- _Dataset section_
** START **
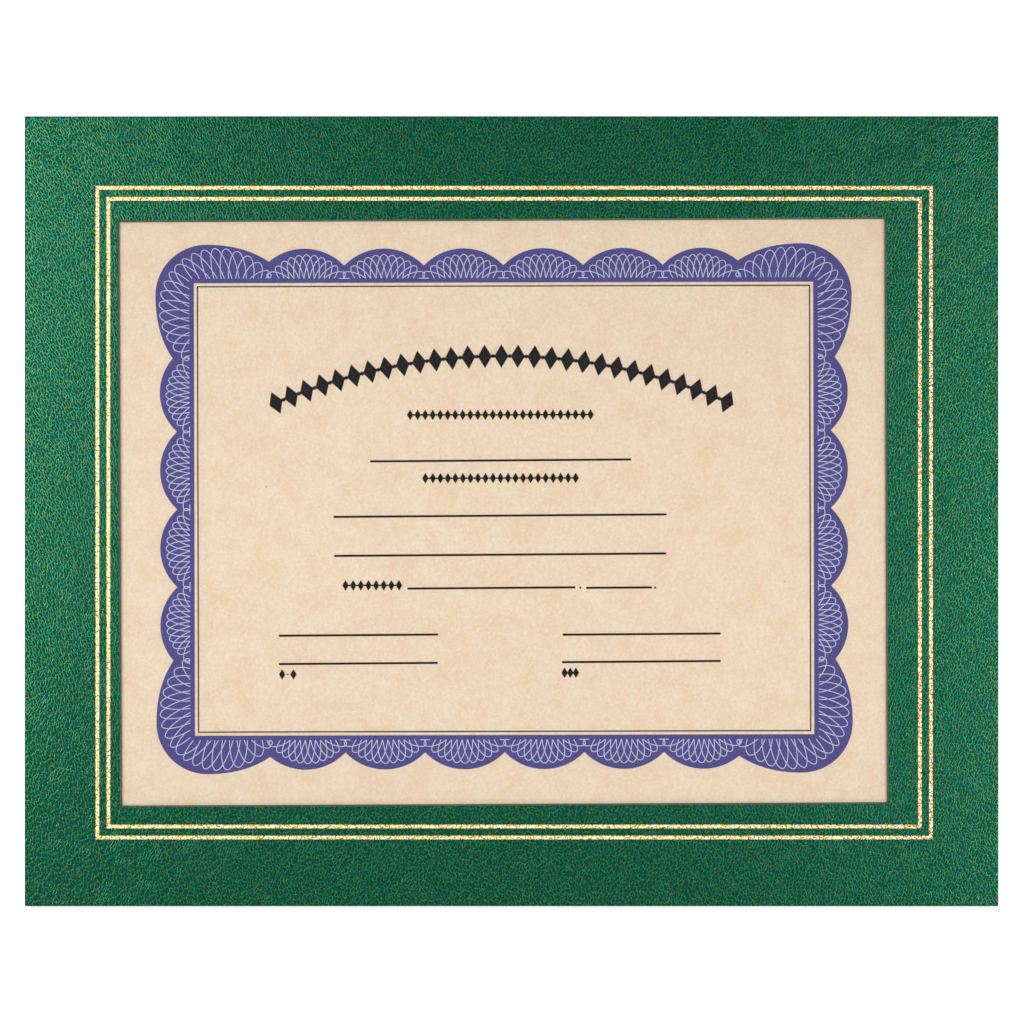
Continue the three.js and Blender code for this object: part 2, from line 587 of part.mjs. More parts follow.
function legOutline(inset) {
  const length = LEG_LENGTH - LEG_START;
  const slant = Math.atan((LEG_FOOT_WIDTH - LEG_TOP_WIDTH) / 2 / length);
  const halfWidth = (y) =>
    LEG_TOP_WIDTH / 2 + (-LEG_START - y) * Math.tan(slant) - inset / Math.cos(slant);
  const top = -LEG_START - inset;
  const foot = -LEG_LENGTH + inset;
  const archRadius = (LEG_ARCH_WIDTH ** 2 / 4 + LEG_ARCH_RISE ** 2) / (2 * LEG_ARCH_RISE);
  const archMiddle = -LEG_LENGTH + LEG_ARCH_RISE - archRadius;
  const archAngle = Math.asin((foot - archMiddle) / (archRadius + inset));
  const archHalf = (archRadius + inset) * Math.cos(archAngle);
  const corners = [
    new THREE.Vector2(halfWidth(foot), foot),
    new THREE.Vector2(halfWidth(top), top),
    new THREE.Vector2(-halfWidth(top), top),
    new THREE.Vector2(-halfWidth(foot), foot),
  ];
  const arch = [new THREE.Vector2(-archHalf, foot), new THREE.Vector2(archHalf, foot)];
  const footCorner = Math.max(LEG_FOOT_CORNER - inset, LEG_FOOT_CORNER / 4);
  const topCorner = Math.max(LEG_TOP_CORNER - inset, LEG_TOP_CORNER / 4);
  const shape = new THREE.Shape();
  shape.moveTo(arch[0].x, foot);
  shape.absarc(0, archMiddle, archRadius + inset, Math.PI - archAngle, archAngle, true);
  roundedCorner(shape, arch[1], corners[0], corners[1], footCorner);
  roundedCorner(shape, corners[0], corners[1], corners[2], topCorner);
  roundedCorner(shape, corners[1], corners[2], corners[3], topCorner);
  roundedCorner(shape, corners[2], corners[3], arch[0], footCorner);
  return shape;
}

function easelLeg() {
  const legLayer = (inset, base, top) => solid(backLayer(legOutline(inset), base, top, 12));
  const places = [-1, 1].map((side) => [(side * RIVET_SPACING) / 2, -RIVET_FROM_AXIS]);
  const holes = places.map(([x, y]) => shankHole(x, y, LEG_BASE, LEG_TOP + CUT_MARGIN));
  const recesses = places.map(([x, y]) => tailRecess(x, y, LEG_BOARD_BASE));
  const board = cutAll(legLayer(LEG_BOARD_INSET, LEG_BOARD_BASE, LEG_BOARD_TOP), [...holes, ...recesses]);
  const cover = cutAll(legLayer(0, LEG_BASE, LEG_TOP), [
    legLayer(LEG_COVER_THICKNESS, LEG_BASE + LEG_COVER_THICKNESS, LEG_TOP - LEG_COVER_THICKNESS),
    legLayer(LEG_TURN_IN, LEG_BASE - CUT_MARGIN, LEG_BOARD_BASE),
    ...places.map(([x, y]) => shankHole(x, y, LEG_BOARD_TOP, LEG_TOP + CUT_MARGIN)),
  ]);
  const liner = legLayer(LEG_LINER_INSET, LEG_LINER_BASE, LEG_LINER_BASE + LEG_LINER_THICKNESS);
  const leaf = geometryOf(hingeLeaf(knuckles(0)))
    .translate(0, 0, FRAME_DEPTH + AXIS_HEIGHT)
    .rotateX(Math.PI)
    .translate(0, 0, -FRAME_DEPTH - AXIS_HEIGHT);
  const seat = LEG_LEAF_BASE + LEAF_THICKNESS;
  const [left, right] = places;
  const leg = new THREE.Group();
  leg.add(
    piece('leg_board', board, GREYBOARD),
    piece('leg_cover', cover, BACK_PAPER),
    piece('leg_liner', liner, LINING),
    piece('hinge_leg_leaf', leaf, STEEL),
    piece('leg_leaf_rivet_left', rivet(...left, seat, LEG_BOARD_BASE), BRASS),
    piece('leg_leaf_rivet_right', rivet(...right, seat, LEG_BOARD_BASE), BRASS),
  );
  return hinged(leg, HINGE_Y, AXIS_HEIGHT, LEG_OPENING);
}

// Turns pieces that were drawn folded on the back face about an axis along x at a height above it
function hinged(pieces, y, height, angle) {
  const axis = -FRAME_DEPTH - height;
  pieces.position.set(0, 0, -axis);
  const turned = new THREE.Group();
  turned.add(pieces);
  turned.rotation.x = angle;
  turned.position.set(0, y, axis);
  return turned;
}

// A thin band that follows a bent line, with mitred corners
function bandOutline(line, thickness) {
  const directions = line.slice(1).map((point, index) => point.clone().sub(line[index]).normalize());
  const offsetAt = (index) => {
    const before = directions[Math.max(index - 1, 0)];
    const after = directions[Math.min(index, directions.length - 1)];
    const middle = before.clone().add(after).normalize();
    const reach = thickness / 2 / middle.dot(before);
    return new THREE.Vector2(-middle.y, middle.x).multiplyScalar(reach);
  };
  const upper = line.map((point, index) => point.clone().add(offsetAt(index)));
  const lower = line.map((point, index) => point.clone().sub(offsetAt(index)));
  return new THREE.Shape([...upper, ...lower.reverse()]);
}

// The stay is glued to the back face and to the leg's lining, and is taut when the leg is open
function ribbonStay() {
  const seat = RIBBON_SEAT_GAP + RIBBON_THICKNESS / 2;
  const axis = new THREE.Vector2(HINGE_Y, AXIS_HEIGHT);
  const onLeg = (fromAxis) =>
    new THREE.Vector2(HINGE_Y - fromAxis, LEG_LINER_BASE - seat).rotateAround(axis, -LEG_OPENING);
  const line = [
    new THREE.Vector2(HINGE_Y - RIBBON_FROM_AXIS + RIBBON_TAB, seat),
    new THREE.Vector2(HINGE_Y - RIBBON_FROM_AXIS, seat),
    onLeg(RIBBON_FROM_AXIS),
    onLeg(RIBBON_FROM_AXIS - RIBBON_TAB),
  ];
  return piece('ribbon_stay', backSection(bandOutline(line, RIBBON_THICKNESS), RIBBON_WIDTH), RIBBON);
}

// Wall hanger

function hangerOnFrame() {
  const rolled = solid(backSection(
    rolledSection(LOOP_RADIUS, HANGER_STRAP_THICKNESS, HANGER_STRAP_LENGTH), HANGER_STRAP_WIDTH)
    .rotateZ(Math.PI)
    .translate(0, 0, -HANGER_AXIS_HEIGHT));
  const outlineLength = HANGER_STRAP_LENGTH + LOOP_RADIUS + HANGER_STRAP_CORNER;
  const outline = solid(backLayer(
    roundedRectangle(HANGER_STRAP_WIDTH, outlineLength, HANGER_STRAP_CORNER, 0,
      outlineLength / 2 - HANGER_STRAP_LENGTH),
    -CUT_MARGIN, HANGER_AXIS_HEIGHT + LOOP_RADIUS + CUT_MARGIN));
  const hole = shankHole(0, -HANGER_RIVET_FROM_AXIS, -CUT_MARGIN, HANGER_AXIS_HEIGHT);
  const strap = rolled.intersect(outline).subtract(hole).translate([0, HANGER_Y, 0]);
  const seat = LEAF_SEAT_GAP + HANGER_STRAP_THICKNESS;
  const place = backRivetPlaces()[2];
  return [
    piece('hanger_strap', strap, STEEL),
    piece('hanger_rivet', rivet(...place, seat, BACK_BOARD_FRONT - FRAME_DEPTH), BRASS),
  ];
}

// Round wire along a closed flat path drawn counter-clockwise
function closedWire(path, radius) {
  const points = path.getSpacedPoints(WIRE_STEPS).slice(0, WIRE_STEPS);
  const positions = points.flatMap((point, step) => {
    const ahead = points[(step + 1) % WIRE_STEPS];
    const behind = points[(step + WIRE_STEPS - 1) % WIRE_STEPS];
    const along = ahead.clone().sub(behind).normalize();
    return Array.from({ length: WIRE_SIDES }, (_, side) => {
      const angle = (side / WIRE_SIDES) * 2 * Math.PI;
      const out = radius * Math.cos(angle);
      return [point.x + out * along.y, point.y - out * along.x, radius * Math.sin(angle)];
    }).flat();
  });
  const index = points.flatMap((_, step) => Array.from({ length: WIRE_SIDES }, (__, side) => {
    const next = (step + 1) % WIRE_STEPS;
    const turn = (side + 1) % WIRE_SIDES;
    const [a, b] = [step * WIRE_SIDES + side, next * WIRE_SIDES + side];
    const [c, d] = [next * WIRE_SIDES + turn, step * WIRE_SIDES + turn];
    return [a, b, c, a, c, d];
  }).flat());
  const geometry = new THREE.BufferGeometry();
  geometry.setAttribute('position', new THREE.Float32BufferAttribute(positions, 3));
  geometry.setIndex(index);
  geometry.computeVertexNormals();
  return geometry;
}

// A three-cornered wire ring whose straight side runs through the strap's loop; it hangs plumb
function hangerRing() {
  const left = new THREE.Vector2(-RING_HALF_WIDTH, 0);
  const right = new THREE.Vector2(RING_HALF_WIDTH, 0);
  const tip = new THREE.Vector2(0, -RING_LENGTH);
  const path = new THREE.Path();
  path.moveTo(0, 0);
  roundedCorner(path, right, left, tip, RING_CORNER);
  roundedCorner(path, left, tip, right, RING_TIP_CORNER);
  roundedCorner(path, tip, right, left, RING_CORNER);
  path.lineTo(0, 0);
  const ring = new THREE.Group();
  ring.add(piece('hanger_ring',
    closedWire(path, RING_WIRE_RADIUS).translate(0, 0, -FRAME_DEPTH - HANGER_AXIS_HEIGHT), STEEL));
  return hinged(ring, HANGER_Y, HANGER_AXIS_HEIGHT, FRAME_LEAN);
}

// The whole holder, leaning back and standing on the ground plane with its middle over the origin
function certificateHolder() {
  const holder = new THREE.Group();
  holder.add(
    ...frontPanel(),
    ...windowPieces(),
    certificate(),
    ...spacers(),
    ...backPanel(),
    ...hingeOnFrame(),
    easelLeg(),
    ribbonStay(),
    ...hangerOnFrame(),
    hangerRing(),
  );
  holder.rotation.x = Math.PI / 2 - FRAME_LEAN;
  const box = new THREE.Box3().setFromObject(holder, true);
  const middle = box.getCenter(new THREE.Vector3());
  holder.position.set(-middle.x, -middle.y, -box.min.z);
  return holder;
}

export default certificateHolder();
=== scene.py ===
"""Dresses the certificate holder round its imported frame.

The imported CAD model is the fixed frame, in metres. The holder leans back, so most pieces are drawn flat, with
x across the front, y up the frame and z out of the front face, and are then laid into the leaning frame.
Lengths are in metres and angles in radians. Only the patterns of the finishes are drawn in millimetres, while
the depth of their relief is in metres too.
"""

from __future__ import annotations

import json
import logging
import math
from collections.abc import Iterable, Sequence
from dataclasses import dataclass, field
from enum import Enum

import bmesh
import bpy
from mathutils import Matrix, Vector
from mathutils.geometry import tessellate_polygon


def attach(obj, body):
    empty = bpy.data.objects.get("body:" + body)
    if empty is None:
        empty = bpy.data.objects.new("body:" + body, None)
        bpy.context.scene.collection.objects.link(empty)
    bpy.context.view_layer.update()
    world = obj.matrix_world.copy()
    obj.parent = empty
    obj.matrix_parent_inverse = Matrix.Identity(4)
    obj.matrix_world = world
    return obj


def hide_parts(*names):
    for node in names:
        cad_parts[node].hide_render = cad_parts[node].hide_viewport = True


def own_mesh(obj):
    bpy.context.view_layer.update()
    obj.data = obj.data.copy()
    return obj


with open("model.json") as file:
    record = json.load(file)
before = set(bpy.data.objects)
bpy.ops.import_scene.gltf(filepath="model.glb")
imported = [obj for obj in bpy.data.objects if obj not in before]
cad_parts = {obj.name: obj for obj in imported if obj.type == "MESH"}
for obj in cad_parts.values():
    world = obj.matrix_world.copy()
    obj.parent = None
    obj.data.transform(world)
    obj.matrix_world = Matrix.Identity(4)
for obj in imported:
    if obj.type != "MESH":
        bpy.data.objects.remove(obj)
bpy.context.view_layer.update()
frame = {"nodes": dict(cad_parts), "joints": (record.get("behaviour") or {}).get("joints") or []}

LOG = logging.getLogger("certificate_holder")
MM = 0.001
SHARP = math.radians(35)

Form = bmesh.types.BMesh
Material = bpy.types.Material
Mesh = bpy.types.Mesh
Piece = bpy.types.Object
Socket = bpy.types.NodeSocket
Value = float | Sequence[float] | Socket
Inputs = dict[str | int, Value]
Colour = tuple[float, float, float, float]
Triple = tuple[float, float, float]

WHITE: Colour = (1.0, 1.0, 1.0, 1.0)


class Body(Enum):
    """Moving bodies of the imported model."""

    FRAME = "frame"
    SHEET = "sheet"
    LEG = "easel_leg"
    RING = "ring"


class Slot(Enum):
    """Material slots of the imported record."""

    LEATHERETTE = "leatherette"
    BACK_PAPER = "back_paper"
    STEEL = "steel"
    BRASS = "brass"
    RIBBON = "ribbon"


def srgb(red: float, green: float, blue: float) -> Colour:
    """Turns a colour written as it looks on a screen into the linear colour that shaders take.

    Args:
        red: Red, from 0 to 255.
        green: Green, from 0 to 255.
        blue: Blue, from 0 to 255.

    Returns:
        The linear colour with an alpha of 1.
    """
    shares = (channel / 255 for channel in (red, green, blue))
    linear = (s / 12.92 if s <= 0.04045 else ((s + 0.055) / 1.055) ** 2.4 for s in shares)
    return (*linear, 1.0)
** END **
- _Brief_
Give back, word for word, only the lines above from the line holding "over the origin" to the line holding "from __future__ import annotations", both included.

- _Task response_
// The whole holder, leaning back and standing on the ground plane with its middle over the origin
function certificateHolder() {
  const holder = new THREE.Group();
  holder.add(
    ...frontPanel(),
    ...windowPieces(),
    certificate(),
    ...spacers(),
    ...backPanel(),
    ...hingeOnFrame(),
    easelLeg(),
    ribbonStay(),
    ...hangerOnFrame(),
    hangerRing(),
  );
  holder.rotation.x = Math.PI / 2 - FRAME_LEAN;
  const box = new THREE.Box3().setFromObject(holder, true);
  const middle = box.getCenter(new THREE.Vector3());
  holder.position.set(-middle.x, -middle.y, -box.min.z);
  return holder;
}

export default certificateHolder();
=== scene.py ===
"""Dresses the certificate holder round its imported frame.

The imported CAD model is the fixed frame, in metres. The holder leans back, so most pieces are drawn flat, with
x across the front, y up the frame and z out of the front face, and are then laid into the leaning frame.
Lengths are in metres and angles in radians. Only the patterns of the finishes are drawn in millimetres, while
the depth of their relief is in metres too.
"""

from __future__ import annotations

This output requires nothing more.